Tu Le, Managing Director Sino Auto Insights, menilai bahwa langkah yang diambil BYD ini menandakan persaingan yang sudah mencapai titik didih. Lebih lanjut, Tu Le memperingatkan bahwa kondisi ini bisa menjadi awal dari efek domino yang akan menekan perusahaan-perusahaan otomotif yang lebih lemah, terutama startup seperti Neta dan Polestar yang kondisi finansialnya kurang stabil.

Kekhawatiran ini tidak hanya dirasakan oleh investor, tetapi juga oleh para petinggi industri. Wei Jianjun, Chairman Great Wall Motors, secara terbuka menyatakan keprihatinannya tentang kondisi industri otomotif China yang tidak sehat. Ia menyoroti tekanan harga yang terus-menerus menggerus margin keuntungan para produsen dan pemasok.

Wei Jianjun bahkan menganalogikan situasi ini dengan kondisi yang dialami oleh Evergrande di industri properti, di mana potensi keruntuhan selalu membayangi. Selain itu, otoritas perdagangan Tiongkok juga dilaporkan tengah melakukan investigasi terhadap praktik penjualan mobil 'bekas baru'. Praktik ini diduga dilakukan oleh dealer dan produsen untuk memenuhi target penjualan yang agresif. Mobil 'bekas baru' adalah mobil tanpa kilometer tempuh, tetapi dijual sebagai unit second.

Kondisi pasar yang kurang kondusif ini tercermin dari kinerja saham sejumlah perusahaan otomotif. Saham BYD di bursa Hong Kong anjlok 8,6 persen, sementara saham Geely Auto turun 9,5 persen. Nio dan Leapmotor juga mengalami penurunan yang signifikan, masing-masing antara 3 persen hingga 8,5 persen. Membanjirnya startup kendaraan listrik dalam satu dekade terakhir semakin memperketat persaingan di pasar otomotif China. Data dari Jato Dynamics menunjukkan bahwa dari 169 produsen mobil yang aktif saat ini, lebih dari setengahnya hanya menguasai kurang dari 0,1 persen pangsa pasar.
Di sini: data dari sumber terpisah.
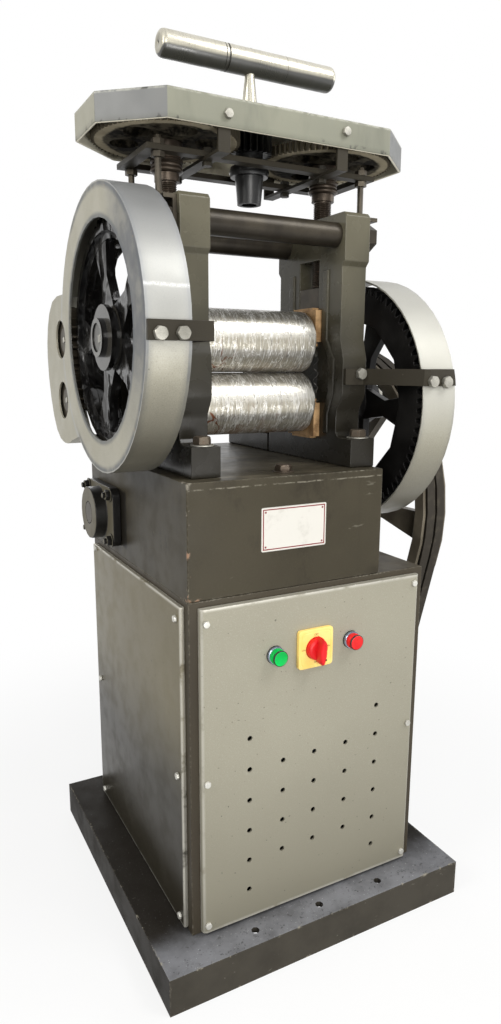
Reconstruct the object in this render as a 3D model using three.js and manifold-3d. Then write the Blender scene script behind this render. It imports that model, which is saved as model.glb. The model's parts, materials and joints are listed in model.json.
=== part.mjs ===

Situasi ini mengingatkan pada sejarah industri otomotif Amerika Serikat pada awal abad ke-20, ketika ratusan produsen bersaing ketat untuk merebut pasar. Pada akhirnya, hanya beberapa pemain besar yang mampu bertahan, seperti Ford. Menurut Tu Le, perang harga di China sebenarnya sudah berlangsung selama sekitar tiga tahun. Fitur-fitur canggih yang dulunya menjadi nilai jual utama, seperti driver assistance system, kini justru dijadikan fitur standar dalam harga dasar.

Seorang pejabat pemerintah China juga mengungkapkan keprihatinannya tentang persaingan yang ekstrem ini. Ia mengatakan bahwa beberapa produsen menjual mobil di bawah harga pokok produksi, yang merusak ekosistem industri secara keseluruhan. Wei Jianjun mencontohkan bagaimana harga beberapa produk telah dipangkas dari 220.000 yuan menjadi 120.000 yuan dalam beberapa tahun terakhir. Ia mempertanyakan bagaimana produk industri dapat dipangkas harganya hingga 100.000 yuan dan tetap memiliki jaminan kualitas.

Michael Dunne, seorang konsultan otomotif China, mengakui bahwa konsolidasi pasar sudah lama diprediksi. Namun, kenyataannya industri ini justru terus berkembang. Ia menambahkan bahwa untuk setiap perusahaan yang tumbang, selalu ada pemain baru seperti Xiaomi atau Huawei yang siap memasuki arena persaingan.

Kondisi ini menciptakan ketidakpastian dan tantangan besar bagi industri otomotif China. Agresivitas perang harga, persaingan yang ketat, dan potensi praktik penjualan ilegal menjadi ancaman serius bagi stabilitas dan keberlanjutan industri ini.